Now that we have the two matrices, we can calculate \(\mathbf{b}\).
\begin{align}
\mathbf{b} &= \left( \mathbf{X}^\prime \mathbf{X}\right)^{-1} \mathbf{X}^\prime \mathbf{Y} \\[1em]
&= \left( \left[\begin{matrix}
1 & -2 \\ 1 & \phantom{-}0 \\ 1 & \phantom{-}0 \\ 1 & \phantom{-}2 \\
\end{matrix}\right]^\prime \left[\begin{matrix}
1 & -2 \\ 1 & \phantom{-}0 \\ 1 & \phantom{-}0 \\ 1 & \phantom{-}2 \\
\end{matrix}\right]\right)^{-1} \left[\begin{matrix}
1 & -2 \\ 1 & \phantom{-}0 \\ 1 & \phantom{-}0 \\ 1 & \phantom{-}2 \\
\end{matrix}\right]^\prime\left[\begin{matrix} \phantom{-}3 \\ \phantom{-}0 \\ \phantom{-}2 \\ -1 \\ \end{matrix}\right] \\
\left[\begin{matrix}
1 & 1 & 1 & 1 \\ -2 & 0 & 0 & 2 \\ \end{matrix}\right] \left[\begin{matrix}
1 & -2 \\ 1 & \phantom{-}0 \\ 1 & \phantom{-}0 \\ 1 & \phantom{-}2 \\
\end{matrix}\right] &= \left[\begin{matrix} 4 & 0 \\ 0 & 8 \end{matrix}\right] \\
\Rightarrow \qquad \qquad \left( \mathbf{X}^\prime \mathbf{X}\right)^{-1} &= \frac{1}{32} \left[\begin{matrix} 8 & 0 \\ 0 & 4 \end{matrix}\right] \\
%
%
\mathbf{X}^\prime \mathbf{Y} &= \left[\begin{matrix}
\phantom{-}1 & 1 & 1 & 1 \\ -2 & 0 & 0 & 2 \\ \end{matrix}\right] \left[\begin{matrix} \phantom{-}3 \\ \phantom{-}0 \\ \phantom{-}2 \\ -1 \\ \end{matrix}\right] \\
&= \left[\begin{matrix} \phantom{-}4 \\ -8 \end{matrix}\right]
\end{align}
Thus, we have
\begin{align}
\mathbf{b} &= \left( \mathbf{X}^\prime \mathbf{X}\right)^{-1} \mathbf{X}^\prime \mathbf{Y} \\[1em]
&= \frac{1}{32} \left[\begin{matrix} 8 & 0 \\ 0 & 4 \end{matrix}\right] \left[\begin{matrix} \phantom{-}4 \\ -8 \end{matrix}\right] \\[1em]
\mathbf{b} &= \frac{1}{32} \left[\begin{matrix} \phantom{-}32 \\ -32 \end{matrix}\right] \\[1em]

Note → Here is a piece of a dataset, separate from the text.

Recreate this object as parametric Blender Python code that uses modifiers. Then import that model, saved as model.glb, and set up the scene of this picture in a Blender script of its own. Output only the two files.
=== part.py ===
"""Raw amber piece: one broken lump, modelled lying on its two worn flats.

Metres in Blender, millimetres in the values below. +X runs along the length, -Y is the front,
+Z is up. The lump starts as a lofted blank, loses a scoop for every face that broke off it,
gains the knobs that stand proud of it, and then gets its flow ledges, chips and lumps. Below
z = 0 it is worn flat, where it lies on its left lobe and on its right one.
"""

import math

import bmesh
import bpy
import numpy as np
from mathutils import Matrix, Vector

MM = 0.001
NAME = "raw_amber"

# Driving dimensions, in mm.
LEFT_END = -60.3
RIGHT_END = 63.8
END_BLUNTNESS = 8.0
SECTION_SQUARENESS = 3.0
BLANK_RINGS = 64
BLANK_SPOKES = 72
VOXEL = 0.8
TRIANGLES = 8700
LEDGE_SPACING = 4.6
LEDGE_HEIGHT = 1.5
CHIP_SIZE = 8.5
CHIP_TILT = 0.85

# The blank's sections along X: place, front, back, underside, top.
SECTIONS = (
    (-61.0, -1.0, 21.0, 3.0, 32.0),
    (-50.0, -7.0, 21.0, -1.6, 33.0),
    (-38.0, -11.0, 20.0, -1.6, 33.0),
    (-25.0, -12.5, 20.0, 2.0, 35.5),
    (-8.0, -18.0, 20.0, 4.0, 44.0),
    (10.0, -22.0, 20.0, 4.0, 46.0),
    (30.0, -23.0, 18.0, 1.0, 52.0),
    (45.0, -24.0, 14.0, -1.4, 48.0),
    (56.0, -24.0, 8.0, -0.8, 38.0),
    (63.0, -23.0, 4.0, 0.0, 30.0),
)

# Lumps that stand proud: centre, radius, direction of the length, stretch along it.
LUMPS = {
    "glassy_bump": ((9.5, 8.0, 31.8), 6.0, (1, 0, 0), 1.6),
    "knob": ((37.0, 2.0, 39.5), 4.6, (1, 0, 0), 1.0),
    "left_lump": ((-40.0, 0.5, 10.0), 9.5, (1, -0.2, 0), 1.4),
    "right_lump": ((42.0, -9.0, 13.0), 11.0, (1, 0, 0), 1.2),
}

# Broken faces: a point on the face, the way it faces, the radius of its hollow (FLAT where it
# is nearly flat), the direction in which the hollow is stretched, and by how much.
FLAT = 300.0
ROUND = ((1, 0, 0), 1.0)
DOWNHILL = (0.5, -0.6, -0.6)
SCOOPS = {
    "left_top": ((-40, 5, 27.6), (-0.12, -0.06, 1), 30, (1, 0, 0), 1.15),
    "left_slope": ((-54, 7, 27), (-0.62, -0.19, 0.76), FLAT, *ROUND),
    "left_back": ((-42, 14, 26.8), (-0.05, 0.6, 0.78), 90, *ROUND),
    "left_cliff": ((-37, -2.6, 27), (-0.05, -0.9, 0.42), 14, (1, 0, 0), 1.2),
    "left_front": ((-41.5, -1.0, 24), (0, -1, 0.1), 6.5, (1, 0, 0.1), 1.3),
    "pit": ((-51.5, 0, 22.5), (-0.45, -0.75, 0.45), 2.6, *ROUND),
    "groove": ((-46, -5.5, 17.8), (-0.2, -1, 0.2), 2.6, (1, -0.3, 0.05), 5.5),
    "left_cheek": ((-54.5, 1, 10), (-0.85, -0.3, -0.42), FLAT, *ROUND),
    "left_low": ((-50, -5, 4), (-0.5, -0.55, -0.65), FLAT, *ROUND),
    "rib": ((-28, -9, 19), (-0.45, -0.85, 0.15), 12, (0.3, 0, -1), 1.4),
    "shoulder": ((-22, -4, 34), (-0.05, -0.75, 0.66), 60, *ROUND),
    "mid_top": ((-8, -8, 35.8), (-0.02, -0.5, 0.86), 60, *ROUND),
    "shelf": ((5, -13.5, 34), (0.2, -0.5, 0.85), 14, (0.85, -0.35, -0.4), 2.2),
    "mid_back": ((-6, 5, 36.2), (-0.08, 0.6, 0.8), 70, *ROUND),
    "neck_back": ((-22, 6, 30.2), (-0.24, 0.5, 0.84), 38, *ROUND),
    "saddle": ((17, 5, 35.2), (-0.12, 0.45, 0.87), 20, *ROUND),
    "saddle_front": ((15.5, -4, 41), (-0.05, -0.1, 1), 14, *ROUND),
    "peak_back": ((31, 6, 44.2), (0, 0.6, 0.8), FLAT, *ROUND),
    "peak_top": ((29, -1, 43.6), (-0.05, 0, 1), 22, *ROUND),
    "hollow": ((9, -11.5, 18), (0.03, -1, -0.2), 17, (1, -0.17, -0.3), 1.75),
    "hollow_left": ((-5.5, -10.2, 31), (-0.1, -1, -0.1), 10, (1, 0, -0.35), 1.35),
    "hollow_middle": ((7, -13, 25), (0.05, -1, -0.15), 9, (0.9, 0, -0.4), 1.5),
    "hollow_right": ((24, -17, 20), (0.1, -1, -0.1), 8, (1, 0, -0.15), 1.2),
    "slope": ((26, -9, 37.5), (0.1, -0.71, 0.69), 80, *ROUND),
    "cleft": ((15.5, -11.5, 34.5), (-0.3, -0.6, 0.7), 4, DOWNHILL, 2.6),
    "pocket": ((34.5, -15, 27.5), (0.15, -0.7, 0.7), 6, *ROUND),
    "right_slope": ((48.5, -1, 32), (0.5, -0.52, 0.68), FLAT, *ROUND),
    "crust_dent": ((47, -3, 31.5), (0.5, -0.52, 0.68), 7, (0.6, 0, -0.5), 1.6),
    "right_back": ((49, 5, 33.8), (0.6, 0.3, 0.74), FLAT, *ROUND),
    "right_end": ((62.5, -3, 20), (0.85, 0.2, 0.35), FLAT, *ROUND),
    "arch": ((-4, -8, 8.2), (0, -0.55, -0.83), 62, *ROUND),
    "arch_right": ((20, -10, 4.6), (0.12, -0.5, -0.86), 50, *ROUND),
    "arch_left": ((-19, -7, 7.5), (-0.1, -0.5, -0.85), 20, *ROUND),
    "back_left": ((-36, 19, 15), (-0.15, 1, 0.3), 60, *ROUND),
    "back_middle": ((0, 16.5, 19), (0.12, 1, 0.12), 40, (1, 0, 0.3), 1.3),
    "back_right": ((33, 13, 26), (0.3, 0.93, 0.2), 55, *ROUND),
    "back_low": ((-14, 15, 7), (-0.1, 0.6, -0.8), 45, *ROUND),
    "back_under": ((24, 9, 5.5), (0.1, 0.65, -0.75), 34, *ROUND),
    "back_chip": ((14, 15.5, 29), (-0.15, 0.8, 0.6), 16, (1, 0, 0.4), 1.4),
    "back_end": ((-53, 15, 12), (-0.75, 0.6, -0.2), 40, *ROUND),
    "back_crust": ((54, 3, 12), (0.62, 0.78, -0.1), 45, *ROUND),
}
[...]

\text{And finally,} \hfill & \\
\mathbf{b}\ =\ \left[\begin{matrix} b_0 \\ b_1 \end{matrix} \right] &= \left[\begin{matrix} \phantom{-}1 \\ -1 \end{matrix} \right]
\end{align}
From all of this, we have \(b_0 = 1\) and \(b_1 = -1\).
The conclusion is exactly the same, \(\hat{y} = 1 - x\). The process is different. Here, this process is much easier for computers to perform, as they can do matrix multiplication (and inverting) with little problem. We have to spend a lot of extra effort to perform those operations. Here it is in R:
y = matrix( c(3,0,2,-1), ncol=1 ) x = matrix( c(1,1,1,1,-2,0,0,2), ncol=2 ) solve( t(x)%*%x ) %*% t(x) %*% y
Also, if we have more than one independent variable, we need to calculate the OLS estimator equations again; the ones from last chapter only hold for one independent variable. Using matrices, however, Formula \(\ref{eq:lm2b-olsMatrixEquation}\) holds for any number of independent variables.